Civil Procedure. The U.S. Supreme Court has held that summary judgment

is appropriate where a court determines that, given the substantive

legal and evidentiary standards that apply to the case, there exists

no genuine issue of material fact. Anderson v. Liberty Lobby, Inc.,

477 U.S. 242, 255 (1986). In ruling on a motion for summary judgment,

a court's function is not to weigh the evidence but rather to determine

whether there are genuine issues for trial. Id. at 249. The evidence of

the non-moving party must be believed at the summary judgment stage and

all justifiable inferences must be drawn in the non-moving party's favor.

Id. at 255. An issue of fact is "genuine" if the evidence is such that

a reasonable fact finder could find in favor of the non-moving party.

Celotex v. Catrett, 477 U.S. 317, 322-23 (1986); Oliver v. Digital

Equip. Corp., 846 F.2D 103, 105 (1st Cir. 1988). A fact is "material"

if it has the potential to affect the outcome of the case. If a case

can only be resolved by weighing conflicting evidence, summary judgment

is not appropriate. In the context of an administrative proceeding,

an AJ may properly consider summary judgment only upon a determination

that the record has been adequately developed for summary disposition.
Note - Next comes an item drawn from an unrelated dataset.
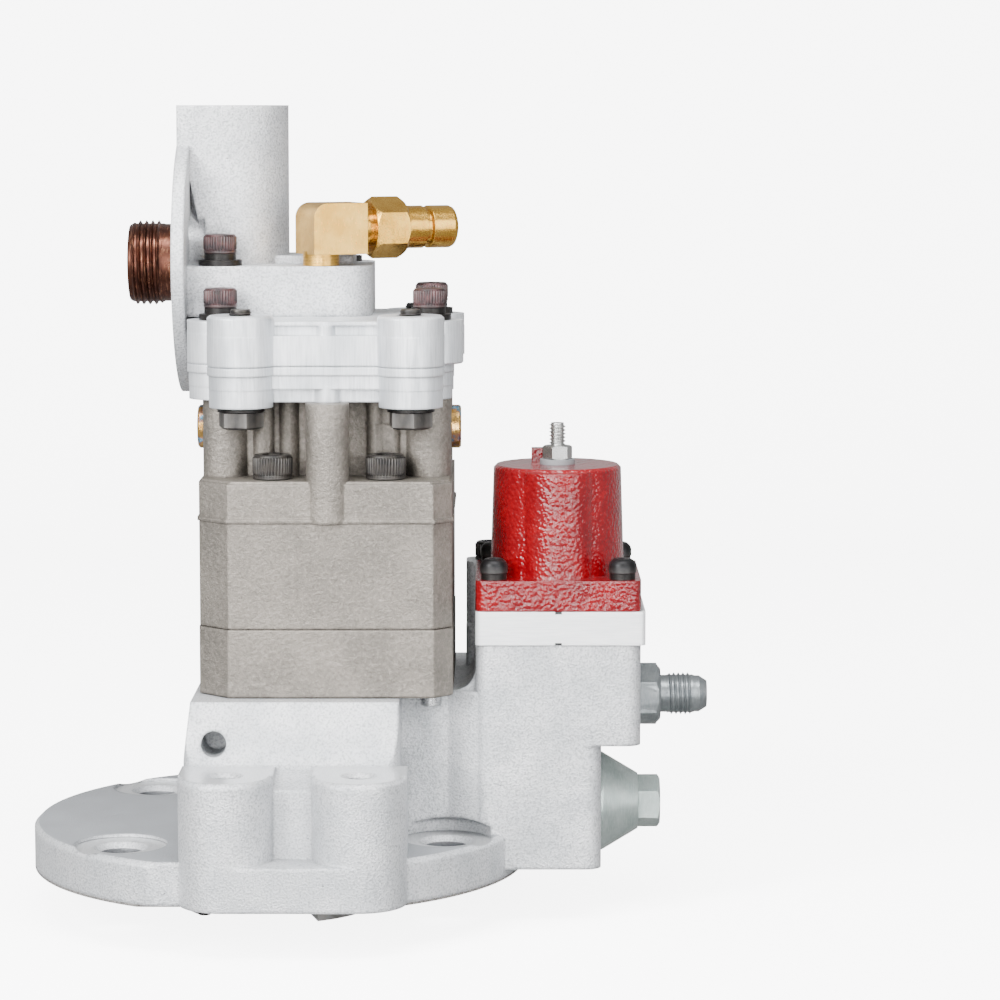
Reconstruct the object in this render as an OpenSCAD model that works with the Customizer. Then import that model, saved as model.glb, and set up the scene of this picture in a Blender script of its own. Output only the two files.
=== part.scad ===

As an initial matter, the Commission notes that the AJ properly

defined complainant's claims. The claims as identified by the agency

in its notice of acceptance, report of investigation, and final order,

is incorrect. Therefore, the present decision will only review whether

genuine issues of material fact existed in claims (A) and (B) as defined

by the AJ.

To establish a prima facie case of discrimination, complainant must

present facts that, if unexplained, reasonably give rise to an inference

of discrimination; i.e., that a prohibited consideration was a factor

in the adverse employment action. McDonnell Douglas Corp. v. Green,

411 U.S. 792, 802-803 (1973). Such facts must show that complainant

is a member of a protected group and was subjected to an adverse

employment action. Packard v. Department of Health and Human Services,

EEOC Appeal Nos. 01985494, 01985495 (Mar. 22, 2001). Complainant also

must show that she was treated less favorably than other similarly

situated employees outside of her protected group, or must present

other noncomparative evidence to support an inference that the agency

was motivated by unlawful discrimination. O'Connor v. Consolidated Coin

Caterers Corp., 517 U.S. 308, 312 (1996); EEOC Enforcement Guidance on

O'Connor v. Consolidated Coin Caterers Corp., EEOC Notice No. 915.002,

at n.4 (Sept. 18, 1996).

With respect to claim (A), the evidence indicates that the overtime

available to all employees was reduced. Although complainant's overtime

was reduced, she continued to receive more overtime than any of her

coworkers. Complainant has failed to provide any evidence to indicate

otherwise. Accordingly, the AJ's decision was proper. Complainant has

not shown that the alleged cancellation of the overtime was motivated

by discrimination.

In claim (B), complainant has not shown that she was treated less

favorably than other employees. Her own submission on appeal reveals

that complainant continued to receive overtime when she was reassigned

to PL 877. Further, complainant did not lose any pay, benefits,

seniority, or other term of her employment as a result of this move.

Complainant has not submitted any evidence to indicate that other

employees who were allowed to remain in PL 872 received more overtime.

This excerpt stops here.